Task to carry out>
Give only the number of lines that include the string "More".

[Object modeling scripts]
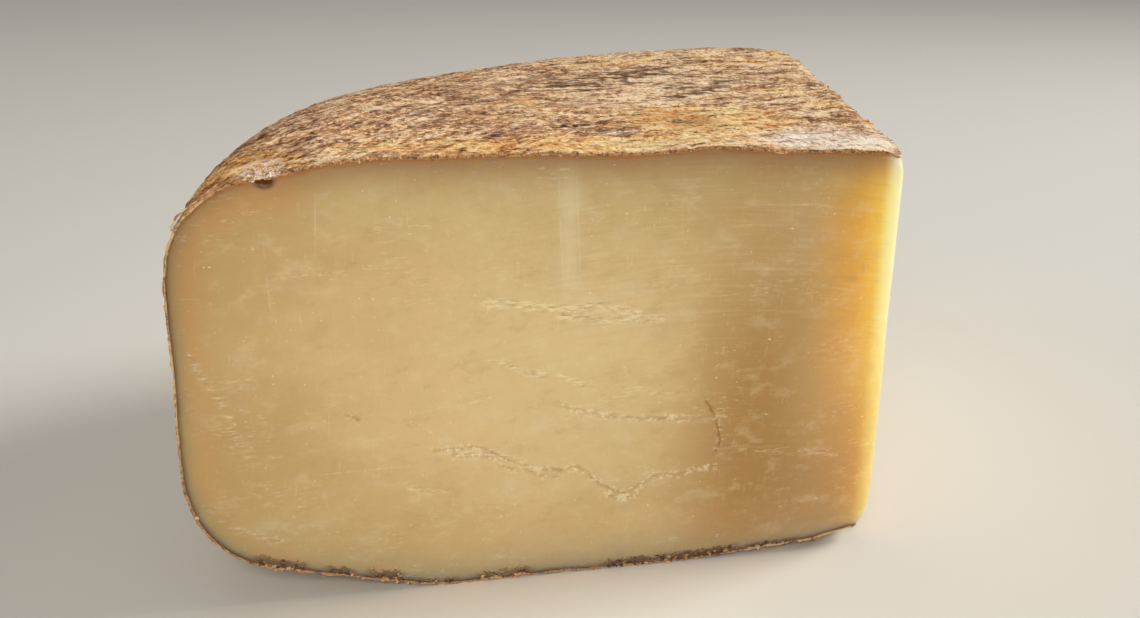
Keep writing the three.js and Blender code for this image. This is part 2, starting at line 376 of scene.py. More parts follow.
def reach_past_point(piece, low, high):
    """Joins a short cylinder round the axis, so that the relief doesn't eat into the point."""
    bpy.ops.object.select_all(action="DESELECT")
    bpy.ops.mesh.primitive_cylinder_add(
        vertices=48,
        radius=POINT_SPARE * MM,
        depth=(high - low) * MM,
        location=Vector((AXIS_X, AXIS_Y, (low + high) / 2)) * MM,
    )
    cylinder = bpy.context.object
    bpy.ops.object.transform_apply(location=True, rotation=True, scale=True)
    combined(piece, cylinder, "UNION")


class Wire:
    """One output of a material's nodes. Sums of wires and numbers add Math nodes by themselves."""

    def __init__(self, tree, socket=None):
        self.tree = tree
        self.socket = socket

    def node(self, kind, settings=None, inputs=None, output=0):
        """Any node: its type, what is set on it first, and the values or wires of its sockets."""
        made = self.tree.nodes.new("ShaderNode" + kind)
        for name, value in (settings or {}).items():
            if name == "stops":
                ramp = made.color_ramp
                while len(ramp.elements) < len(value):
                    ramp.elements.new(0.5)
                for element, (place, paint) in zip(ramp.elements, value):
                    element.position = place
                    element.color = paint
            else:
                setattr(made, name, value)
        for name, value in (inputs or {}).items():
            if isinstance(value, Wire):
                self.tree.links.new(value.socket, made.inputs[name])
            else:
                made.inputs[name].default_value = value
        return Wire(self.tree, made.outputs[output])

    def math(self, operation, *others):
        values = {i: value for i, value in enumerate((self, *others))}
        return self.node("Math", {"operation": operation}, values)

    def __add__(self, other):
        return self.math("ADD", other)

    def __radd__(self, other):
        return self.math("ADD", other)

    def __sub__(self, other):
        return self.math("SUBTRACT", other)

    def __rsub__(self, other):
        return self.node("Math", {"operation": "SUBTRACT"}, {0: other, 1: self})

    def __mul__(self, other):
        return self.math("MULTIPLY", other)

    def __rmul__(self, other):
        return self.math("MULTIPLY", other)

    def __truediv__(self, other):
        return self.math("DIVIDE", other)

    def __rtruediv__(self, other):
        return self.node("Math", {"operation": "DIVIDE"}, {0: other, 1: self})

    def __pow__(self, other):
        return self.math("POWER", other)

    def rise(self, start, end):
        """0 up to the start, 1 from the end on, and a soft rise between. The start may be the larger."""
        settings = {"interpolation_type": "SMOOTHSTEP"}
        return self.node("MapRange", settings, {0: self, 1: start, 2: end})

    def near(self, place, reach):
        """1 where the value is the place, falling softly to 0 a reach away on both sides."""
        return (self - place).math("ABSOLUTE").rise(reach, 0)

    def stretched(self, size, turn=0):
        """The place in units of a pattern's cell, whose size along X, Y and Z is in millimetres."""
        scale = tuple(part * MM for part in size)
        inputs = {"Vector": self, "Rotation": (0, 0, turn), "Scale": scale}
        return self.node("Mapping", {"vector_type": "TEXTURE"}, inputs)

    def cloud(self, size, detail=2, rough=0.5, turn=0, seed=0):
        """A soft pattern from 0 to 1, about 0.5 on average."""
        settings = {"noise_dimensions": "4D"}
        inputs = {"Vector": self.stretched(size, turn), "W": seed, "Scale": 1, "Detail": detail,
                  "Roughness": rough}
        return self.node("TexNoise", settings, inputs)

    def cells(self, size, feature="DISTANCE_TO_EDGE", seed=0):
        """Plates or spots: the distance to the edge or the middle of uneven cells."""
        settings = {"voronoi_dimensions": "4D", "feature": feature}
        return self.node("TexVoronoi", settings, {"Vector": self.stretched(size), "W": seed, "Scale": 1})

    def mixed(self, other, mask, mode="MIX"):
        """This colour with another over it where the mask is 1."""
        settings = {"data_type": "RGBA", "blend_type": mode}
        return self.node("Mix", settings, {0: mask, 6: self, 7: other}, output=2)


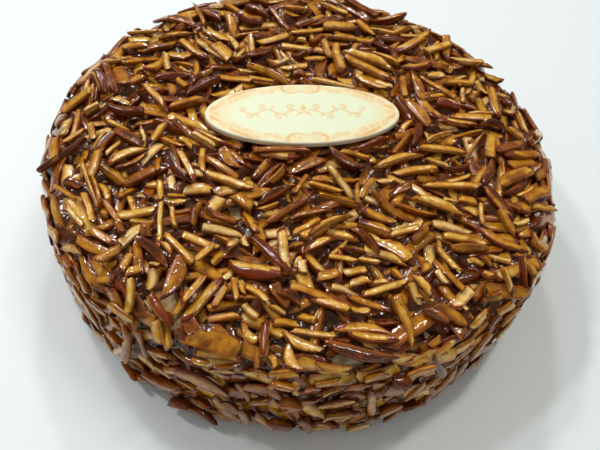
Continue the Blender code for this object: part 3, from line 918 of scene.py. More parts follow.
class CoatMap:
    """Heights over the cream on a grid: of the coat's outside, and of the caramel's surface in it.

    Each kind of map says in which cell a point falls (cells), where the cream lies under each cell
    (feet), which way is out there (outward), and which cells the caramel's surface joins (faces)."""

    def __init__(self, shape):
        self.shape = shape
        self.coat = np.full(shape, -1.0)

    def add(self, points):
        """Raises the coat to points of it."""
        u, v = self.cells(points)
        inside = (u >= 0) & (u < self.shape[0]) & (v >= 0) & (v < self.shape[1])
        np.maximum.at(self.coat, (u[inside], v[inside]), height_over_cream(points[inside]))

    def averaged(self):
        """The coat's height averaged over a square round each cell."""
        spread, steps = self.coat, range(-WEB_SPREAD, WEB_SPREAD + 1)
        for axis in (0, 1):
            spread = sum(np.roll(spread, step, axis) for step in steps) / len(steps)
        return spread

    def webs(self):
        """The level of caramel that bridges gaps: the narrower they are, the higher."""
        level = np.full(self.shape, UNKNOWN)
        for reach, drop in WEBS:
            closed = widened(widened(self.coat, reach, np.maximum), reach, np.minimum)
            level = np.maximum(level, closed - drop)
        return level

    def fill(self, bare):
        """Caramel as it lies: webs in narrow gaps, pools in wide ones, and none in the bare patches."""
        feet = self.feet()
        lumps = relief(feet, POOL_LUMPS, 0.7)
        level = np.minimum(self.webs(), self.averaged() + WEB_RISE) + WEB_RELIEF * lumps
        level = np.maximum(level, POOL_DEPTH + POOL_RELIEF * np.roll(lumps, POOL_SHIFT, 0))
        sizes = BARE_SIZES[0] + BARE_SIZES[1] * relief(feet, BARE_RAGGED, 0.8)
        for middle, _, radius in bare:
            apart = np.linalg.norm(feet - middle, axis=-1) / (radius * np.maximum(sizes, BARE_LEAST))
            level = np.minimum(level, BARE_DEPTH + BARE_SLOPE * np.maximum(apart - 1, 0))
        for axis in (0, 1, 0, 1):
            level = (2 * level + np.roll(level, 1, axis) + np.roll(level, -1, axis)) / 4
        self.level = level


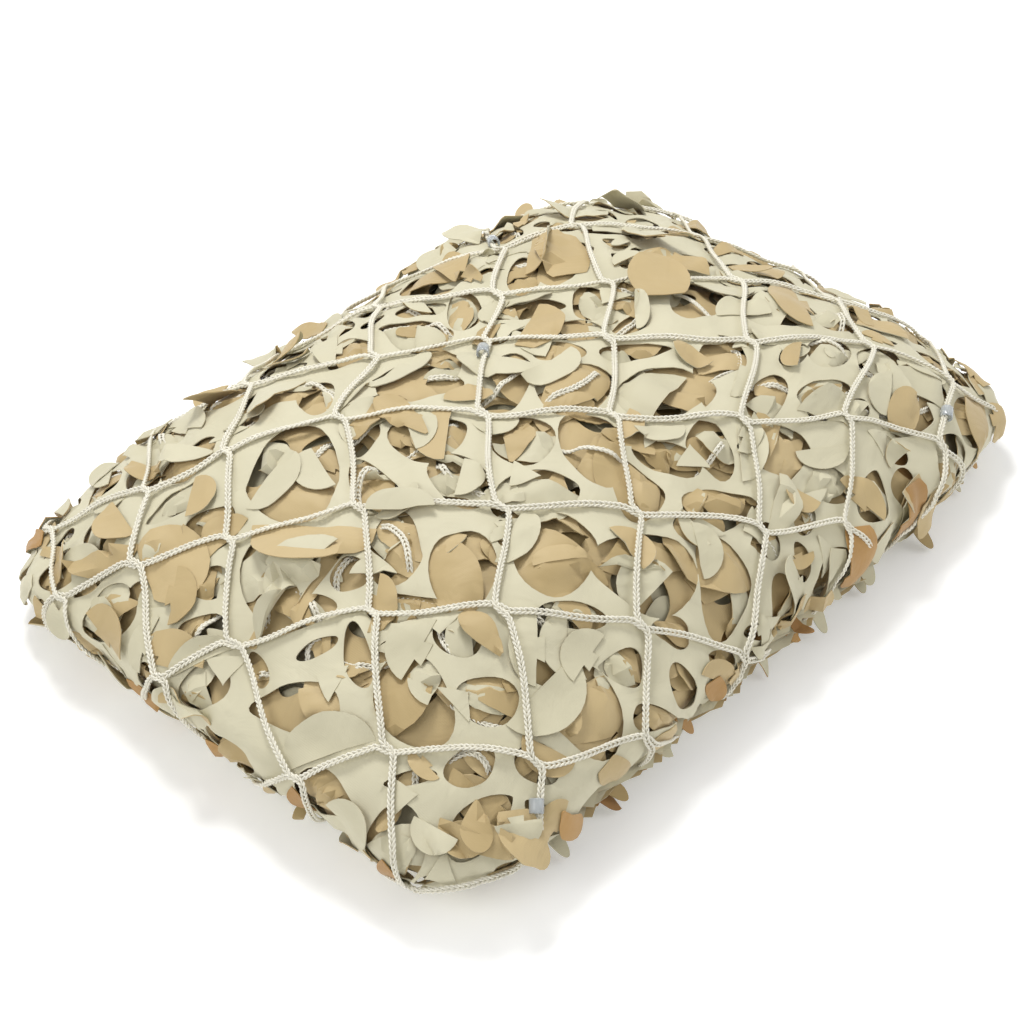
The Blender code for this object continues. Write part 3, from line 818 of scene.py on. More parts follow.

Written solution>
3